**WRITTEN PROBLEM**
Copy every line of the data exactly, leaving nothing out.
##### MATERIAL PROVIDED #####
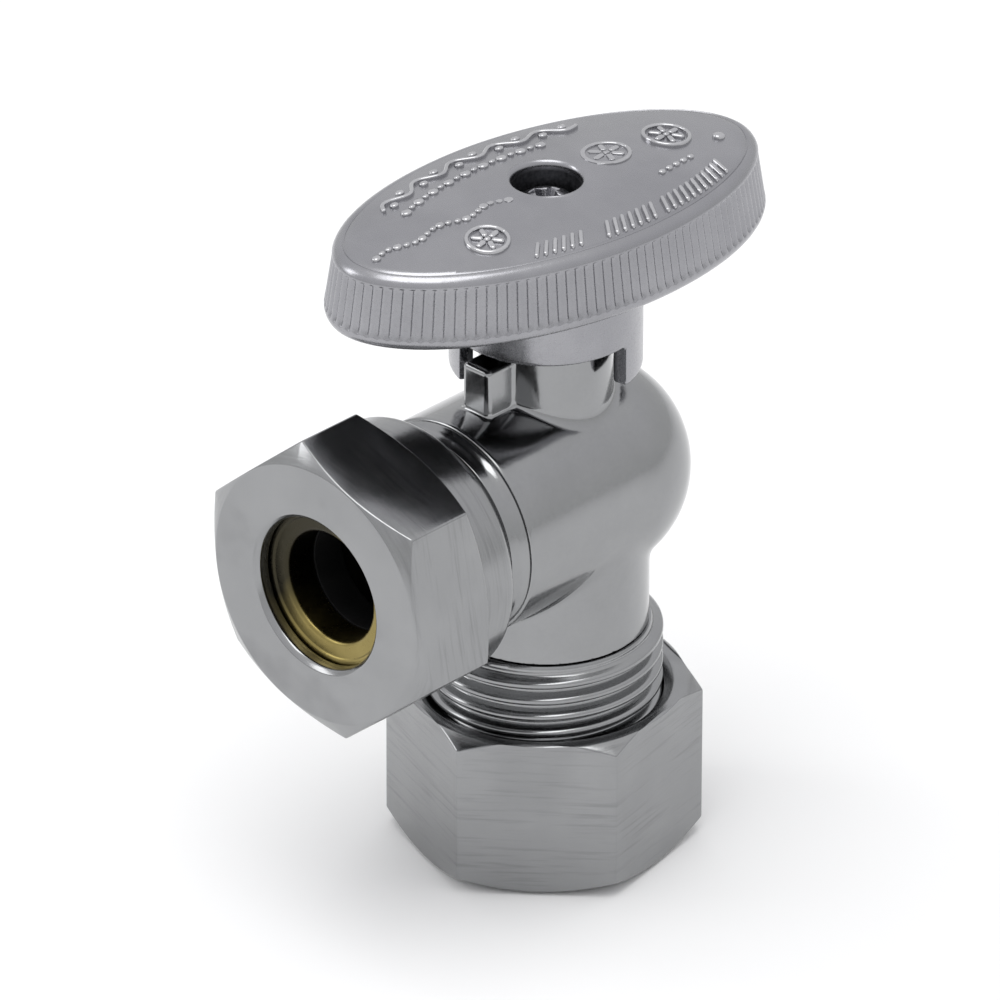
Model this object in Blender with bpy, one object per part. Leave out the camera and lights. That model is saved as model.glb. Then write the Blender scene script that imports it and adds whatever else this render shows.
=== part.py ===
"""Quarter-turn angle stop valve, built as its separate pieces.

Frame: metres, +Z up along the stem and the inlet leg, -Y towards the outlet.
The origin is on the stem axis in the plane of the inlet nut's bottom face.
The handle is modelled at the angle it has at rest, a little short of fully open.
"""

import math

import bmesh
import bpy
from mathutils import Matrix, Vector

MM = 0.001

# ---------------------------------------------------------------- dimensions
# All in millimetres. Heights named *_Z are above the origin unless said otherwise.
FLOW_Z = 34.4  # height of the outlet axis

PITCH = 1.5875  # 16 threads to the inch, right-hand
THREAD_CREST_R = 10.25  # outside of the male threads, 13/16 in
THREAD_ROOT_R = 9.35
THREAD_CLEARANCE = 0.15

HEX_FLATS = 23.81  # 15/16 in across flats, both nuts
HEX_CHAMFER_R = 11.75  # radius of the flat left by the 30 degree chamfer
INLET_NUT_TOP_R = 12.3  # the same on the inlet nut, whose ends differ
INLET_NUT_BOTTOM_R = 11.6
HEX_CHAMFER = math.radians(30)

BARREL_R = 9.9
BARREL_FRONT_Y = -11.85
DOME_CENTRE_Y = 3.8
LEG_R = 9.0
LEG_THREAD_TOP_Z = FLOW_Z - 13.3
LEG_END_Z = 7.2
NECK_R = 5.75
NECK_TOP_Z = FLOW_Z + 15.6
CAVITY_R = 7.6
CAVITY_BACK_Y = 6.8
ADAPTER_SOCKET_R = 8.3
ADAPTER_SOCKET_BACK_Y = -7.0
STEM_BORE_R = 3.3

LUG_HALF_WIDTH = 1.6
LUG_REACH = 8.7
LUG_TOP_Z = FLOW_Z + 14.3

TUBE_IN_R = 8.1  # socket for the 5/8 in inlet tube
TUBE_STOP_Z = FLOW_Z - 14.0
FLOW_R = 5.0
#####
**COMPLETED EXERCISE**
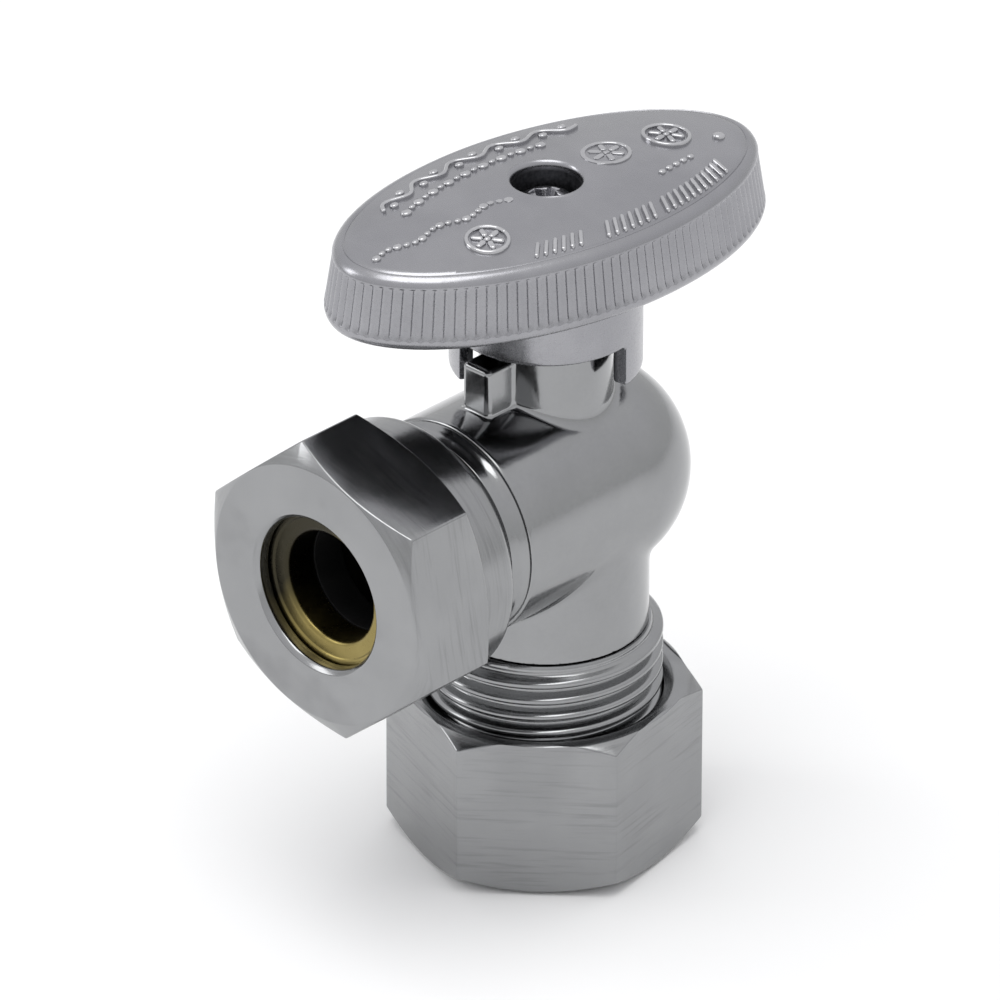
Model this object in Blender with bpy, one object per part. Leave out the camera and lights. That model is saved as model.glb. Then write the Blender scene script that imports it and adds whatever else this render shows.
=== part.py ===
"""Quarter-turn angle stop valve, built as its separate pieces.

Frame: metres, +Z up along the stem and the inlet leg, -Y towards the outlet.
The origin is on the stem axis in the plane of the inlet nut's bottom face.
The handle is modelled at the angle it has at rest, a little short of fully open.
"""

import math

import bmesh
import bpy
from mathutils import Matrix, Vector

MM = 0.001

# ---------------------------------------------------------------- dimensions
# All in millimetres. Heights named *_Z are above the origin unless said otherwise.
FLOW_Z = 34.4  # height of the outlet axis

PITCH = 1.5875  # 16 threads to the inch, right-hand
THREAD_CREST_R = 10.25  # outside of the male threads, 13/16 in
THREAD_ROOT_R = 9.35
THREAD_CLEARANCE = 0.15

HEX_FLATS = 23.81  # 15/16 in across flats, both nuts
HEX_CHAMFER_R = 11.75  # radius of the flat left by the 30 degree chamfer
INLET_NUT_TOP_R = 12.3  # the same on the inlet nut, whose ends differ
INLET_NUT_BOTTOM_R = 11.6
HEX_CHAMFER = math.radians(30)

BARREL_R = 9.9
BARREL_FRONT_Y = -11.85
DOME_CENTRE_Y = 3.8
LEG_R = 9.0
LEG_THREAD_TOP_Z = FLOW_Z - 13.3
LEG_END_Z = 7.2
NECK_R = 5.75
NECK_TOP_Z = FLOW_Z + 15.6
CAVITY_R = 7.6
CAVITY_BACK_Y = 6.8
ADAPTER_SOCKET_R = 8.3
ADAPTER_SOCKET_BACK_Y = -7.0
STEM_BORE_R = 3.3

LUG_HALF_WIDTH = 1.6
LUG_REACH = 8.7
LUG_TOP_Z = FLOW_Z + 14.3

TUBE_IN_R = 8.1  # socket for the 5/8 in inlet tube
TUBE_STOP_Z = FLOW_Z - 14.0
FLOW_R = 5.0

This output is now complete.